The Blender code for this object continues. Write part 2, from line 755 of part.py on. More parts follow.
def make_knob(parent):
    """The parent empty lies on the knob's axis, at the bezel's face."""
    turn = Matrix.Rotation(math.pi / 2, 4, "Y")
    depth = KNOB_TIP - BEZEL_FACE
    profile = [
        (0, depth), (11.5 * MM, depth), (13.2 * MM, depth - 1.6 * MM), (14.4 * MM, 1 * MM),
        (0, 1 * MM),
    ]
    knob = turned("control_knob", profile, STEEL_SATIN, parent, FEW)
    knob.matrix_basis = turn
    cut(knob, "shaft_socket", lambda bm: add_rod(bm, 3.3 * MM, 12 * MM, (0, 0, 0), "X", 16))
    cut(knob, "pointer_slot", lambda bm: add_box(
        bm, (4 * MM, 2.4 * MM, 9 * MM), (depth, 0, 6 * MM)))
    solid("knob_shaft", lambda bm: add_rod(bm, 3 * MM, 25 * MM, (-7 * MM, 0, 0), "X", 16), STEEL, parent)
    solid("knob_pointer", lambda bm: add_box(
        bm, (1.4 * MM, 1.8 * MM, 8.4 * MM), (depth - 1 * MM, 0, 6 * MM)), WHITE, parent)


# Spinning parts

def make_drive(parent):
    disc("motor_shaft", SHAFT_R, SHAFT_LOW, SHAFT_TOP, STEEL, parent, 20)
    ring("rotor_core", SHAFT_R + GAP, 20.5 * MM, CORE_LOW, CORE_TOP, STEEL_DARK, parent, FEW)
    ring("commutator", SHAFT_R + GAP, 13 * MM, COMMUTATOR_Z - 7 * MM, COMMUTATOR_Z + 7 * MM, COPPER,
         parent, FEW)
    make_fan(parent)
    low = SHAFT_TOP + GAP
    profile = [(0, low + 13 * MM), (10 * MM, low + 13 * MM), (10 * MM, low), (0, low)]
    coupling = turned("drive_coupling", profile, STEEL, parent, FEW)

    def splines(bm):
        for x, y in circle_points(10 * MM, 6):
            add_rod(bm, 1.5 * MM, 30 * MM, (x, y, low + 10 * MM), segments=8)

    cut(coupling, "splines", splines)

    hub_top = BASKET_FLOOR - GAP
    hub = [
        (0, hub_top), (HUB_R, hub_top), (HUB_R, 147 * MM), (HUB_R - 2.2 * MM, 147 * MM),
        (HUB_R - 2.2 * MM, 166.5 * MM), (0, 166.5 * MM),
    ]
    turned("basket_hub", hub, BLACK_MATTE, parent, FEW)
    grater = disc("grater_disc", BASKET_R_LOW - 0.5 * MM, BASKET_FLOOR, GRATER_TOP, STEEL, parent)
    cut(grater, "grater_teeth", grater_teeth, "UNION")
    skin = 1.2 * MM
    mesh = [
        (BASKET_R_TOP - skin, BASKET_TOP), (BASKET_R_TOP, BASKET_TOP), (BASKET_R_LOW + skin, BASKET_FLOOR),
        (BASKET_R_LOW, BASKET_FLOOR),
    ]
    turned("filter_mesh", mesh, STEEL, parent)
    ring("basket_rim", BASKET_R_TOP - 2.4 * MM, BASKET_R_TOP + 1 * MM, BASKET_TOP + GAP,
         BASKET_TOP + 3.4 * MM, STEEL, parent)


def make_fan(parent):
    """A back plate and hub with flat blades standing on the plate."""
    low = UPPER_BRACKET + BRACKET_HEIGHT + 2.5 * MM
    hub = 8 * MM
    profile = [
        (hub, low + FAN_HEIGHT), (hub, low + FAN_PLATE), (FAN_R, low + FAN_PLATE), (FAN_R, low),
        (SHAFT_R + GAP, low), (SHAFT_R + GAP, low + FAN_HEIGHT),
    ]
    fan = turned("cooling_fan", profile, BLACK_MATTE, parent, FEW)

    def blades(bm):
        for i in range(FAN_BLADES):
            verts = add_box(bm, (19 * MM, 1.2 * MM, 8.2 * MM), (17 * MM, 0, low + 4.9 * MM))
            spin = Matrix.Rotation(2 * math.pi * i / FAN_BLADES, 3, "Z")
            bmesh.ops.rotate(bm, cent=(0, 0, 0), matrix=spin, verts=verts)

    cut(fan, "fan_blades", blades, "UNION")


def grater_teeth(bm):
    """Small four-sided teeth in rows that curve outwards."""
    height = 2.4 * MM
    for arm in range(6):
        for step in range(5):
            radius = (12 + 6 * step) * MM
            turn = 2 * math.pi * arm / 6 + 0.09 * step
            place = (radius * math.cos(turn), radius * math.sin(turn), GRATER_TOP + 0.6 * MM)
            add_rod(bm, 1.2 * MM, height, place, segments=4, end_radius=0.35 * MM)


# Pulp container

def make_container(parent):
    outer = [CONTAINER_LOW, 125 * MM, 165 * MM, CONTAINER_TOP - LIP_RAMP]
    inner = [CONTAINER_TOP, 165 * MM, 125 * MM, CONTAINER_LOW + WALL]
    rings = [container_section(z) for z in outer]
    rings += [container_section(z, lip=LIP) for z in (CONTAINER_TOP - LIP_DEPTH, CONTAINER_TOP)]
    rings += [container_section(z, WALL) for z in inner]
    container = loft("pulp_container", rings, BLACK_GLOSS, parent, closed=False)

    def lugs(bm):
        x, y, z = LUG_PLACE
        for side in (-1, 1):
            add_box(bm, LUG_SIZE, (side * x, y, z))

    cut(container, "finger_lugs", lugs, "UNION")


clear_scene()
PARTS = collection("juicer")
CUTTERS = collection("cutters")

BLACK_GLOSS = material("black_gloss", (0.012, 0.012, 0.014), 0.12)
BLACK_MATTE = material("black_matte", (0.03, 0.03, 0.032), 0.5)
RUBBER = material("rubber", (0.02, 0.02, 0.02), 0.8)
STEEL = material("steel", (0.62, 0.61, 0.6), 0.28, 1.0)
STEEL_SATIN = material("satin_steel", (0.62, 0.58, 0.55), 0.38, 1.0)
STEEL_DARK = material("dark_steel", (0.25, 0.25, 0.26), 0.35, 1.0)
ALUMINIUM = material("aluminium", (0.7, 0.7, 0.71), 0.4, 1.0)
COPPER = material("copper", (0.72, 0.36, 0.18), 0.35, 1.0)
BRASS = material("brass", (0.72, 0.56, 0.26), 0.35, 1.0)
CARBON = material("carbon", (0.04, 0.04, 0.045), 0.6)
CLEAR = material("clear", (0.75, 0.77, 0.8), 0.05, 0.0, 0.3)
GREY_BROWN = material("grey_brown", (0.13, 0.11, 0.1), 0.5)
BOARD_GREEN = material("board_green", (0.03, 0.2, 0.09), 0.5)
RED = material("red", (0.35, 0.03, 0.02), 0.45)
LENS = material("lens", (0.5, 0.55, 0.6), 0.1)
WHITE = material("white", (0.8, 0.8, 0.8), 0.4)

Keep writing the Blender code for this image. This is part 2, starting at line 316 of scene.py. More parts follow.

- [Direction]
Output every line above without altering anything.

- [The result]
The Blender code for this object continues. Write part 2, from line 755 of part.py on. More parts follow.
def make_knob(parent):
    """The parent empty lies on the knob's axis, at the bezel's face."""
    turn = Matrix.Rotation(math.pi / 2, 4, "Y")
    depth = KNOB_TIP - BEZEL_FACE
    profile = [
        (0, depth), (11.5 * MM, depth), (13.2 * MM, depth - 1.6 * MM), (14.4 * MM, 1 * MM),
        (0, 1 * MM),
    ]
    knob = turned("control_knob", profile, STEEL_SATIN, parent, FEW)
    knob.matrix_basis = turn
    cut(knob, "shaft_socket", lambda bm: add_rod(bm, 3.3 * MM, 12 * MM, (0, 0, 0), "X", 16))
    cut(knob, "pointer_slot", lambda bm: add_box(
        bm, (4 * MM, 2.4 * MM, 9 * MM), (depth, 0, 6 * MM)))
    solid("knob_shaft", lambda bm: add_rod(bm, 3 * MM, 25 * MM, (-7 * MM, 0, 0), "X", 16), STEEL, parent)
    solid("knob_pointer", lambda bm: add_box(
        bm, (1.4 * MM, 1.8 * MM, 8.4 * MM), (depth - 1 * MM, 0, 6 * MM)), WHITE, parent)


# Spinning parts

def make_drive(parent):
    disc("motor_shaft", SHAFT_R, SHAFT_LOW, SHAFT_TOP, STEEL, parent, 20)
    ring("rotor_core", SHAFT_R + GAP, 20.5 * MM, CORE_LOW, CORE_TOP, STEEL_DARK, parent, FEW)
    ring("commutator", SHAFT_R + GAP, 13 * MM, COMMUTATOR_Z - 7 * MM, COMMUTATOR_Z + 7 * MM, COPPER,
         parent, FEW)
    make_fan(parent)
    low = SHAFT_TOP + GAP
    profile = [(0, low + 13 * MM), (10 * MM, low + 13 * MM), (10 * MM, low), (0, low)]
    coupling = turned("drive_coupling", profile, STEEL, parent, FEW)

    def splines(bm):
        for x, y in circle_points(10 * MM, 6):
            add_rod(bm, 1.5 * MM, 30 * MM, (x, y, low + 10 * MM), segments=8)

    cut(coupling, "splines", splines)

    hub_top = BASKET_FLOOR - GAP
    hub = [
        (0, hub_top), (HUB_R, hub_top), (HUB_R, 147 * MM), (HUB_R - 2.2 * MM, 147 * MM),
        (HUB_R - 2.2 * MM, 166.5 * MM), (0, 166.5 * MM),
    ]
    turned("basket_hub", hub, BLACK_MATTE, parent, FEW)
    grater = disc("grater_disc", BASKET_R_LOW - 0.5 * MM, BASKET_FLOOR, GRATER_TOP, STEEL, parent)
    cut(grater, "grater_teeth", grater_teeth, "UNION")
    skin = 1.2 * MM
    mesh = [
        (BASKET_R_TOP - skin, BASKET_TOP), (BASKET_R_TOP, BASKET_TOP), (BASKET_R_LOW + skin, BASKET_FLOOR),
        (BASKET_R_LOW, BASKET_FLOOR),
    ]
    turned("filter_mesh", mesh, STEEL, parent)
    ring("basket_rim", BASKET_R_TOP - 2.4 * MM, BASKET_R_TOP + 1 * MM, BASKET_TOP + GAP,
         BASKET_TOP + 3.4 * MM, STEEL, parent)


def make_fan(parent):
    """A back plate and hub with flat blades standing on the plate."""
    low = UPPER_BRACKET + BRACKET_HEIGHT + 2.5 * MM
    hub = 8 * MM
    profile = [
        (hub, low + FAN_HEIGHT), (hub, low + FAN_PLATE), (FAN_R, low + FAN_PLATE), (FAN_R, low),
        (SHAFT_R + GAP, low), (SHAFT_R + GAP, low + FAN_HEIGHT),
    ]
    fan = turned("cooling_fan", profile, BLACK_MATTE, parent, FEW)

    def blades(bm):
        for i in range(FAN_BLADES):
            verts = add_box(bm, (19 * MM, 1.2 * MM, 8.2 * MM), (17 * MM, 0, low + 4.9 * MM))
            spin = Matrix.Rotation(2 * math.pi * i / FAN_BLADES, 3, "Z")
            bmesh.ops.rotate(bm, cent=(0, 0, 0), matrix=spin, verts=verts)

    cut(fan, "fan_blades", blades, "UNION")


def grater_teeth(bm):
    """Small four-sided teeth in rows that curve outwards."""
    height = 2.4 * MM
    for arm in range(6):
        for step in range(5):
            radius = (12 + 6 * step) * MM
            turn = 2 * math.pi * arm / 6 + 0.09 * step
            place = (radius * math.cos(turn), radius * math.sin(turn), GRATER_TOP + 0.6 * MM)
            add_rod(bm, 1.2 * MM, height, place, segments=4, end_radius=0.35 * MM)


# Pulp container

def make_container(parent):
    outer = [CONTAINER_LOW, 125 * MM, 165 * MM, CONTAINER_TOP - LIP_RAMP]
    inner = [CONTAINER_TOP, 165 * MM, 125 * MM, CONTAINER_LOW + WALL]
    rings = [container_section(z) for z in outer]
    rings += [container_section(z, lip=LIP) for z in (CONTAINER_TOP - LIP_DEPTH, CONTAINER_TOP)]
    rings += [container_section(z, WALL) for z in inner]
    container = loft("pulp_container", rings, BLACK_GLOSS, parent, closed=False)

    def lugs(bm):
        x, y, z = LUG_PLACE
        for side in (-1, 1):
            add_box(bm, LUG_SIZE, (side * x, y, z))

    cut(container, "finger_lugs", lugs, "UNION")


clear_scene()
PARTS = collection("juicer")
CUTTERS = collection("cutters")

BLACK_GLOSS = material("black_gloss", (0.012, 0.012, 0.014), 0.12)
BLACK_MATTE = material("black_matte", (0.03, 0.03, 0.032), 0.5)
RUBBER = material("rubber", (0.02, 0.02, 0.02), 0.8)
STEEL = material("steel", (0.62, 0.61, 0.6), 0.28, 1.0)
STEEL_SATIN = material("satin_steel", (0.62, 0.58, 0.55), 0.38, 1.0)
STEEL_DARK = material("dark_steel", (0.25, 0.25, 0.26), 0.35, 1.0)
ALUMINIUM = material("aluminium", (0.7, 0.7, 0.71), 0.4, 1.0)
COPPER = material("copper", (0.72, 0.36, 0.18), 0.35, 1.0)
BRASS = material("brass", (0.72, 0.56, 0.26), 0.35, 1.0)
CARBON = material("carbon", (0.04, 0.04, 0.045), 0.6)
CLEAR = material("clear", (0.75, 0.77, 0.8), 0.05, 0.0, 0.3)
GREY_BROWN = material("grey_brown", (0.13, 0.11, 0.1), 0.5)
BOARD_GREEN = material("board_green", (0.03, 0.2, 0.09), 0.5)
RED = material("red", (0.35, 0.03, 0.02), 0.45)
LENS = material("lens", (0.5, 0.55, 0.6), 0.1)
WHITE = material("white", (0.8, 0.8, 0.8), 0.4)

Keep writing the Blender code for this image. This is part 2, starting at line 316 of scene.py. More parts follow.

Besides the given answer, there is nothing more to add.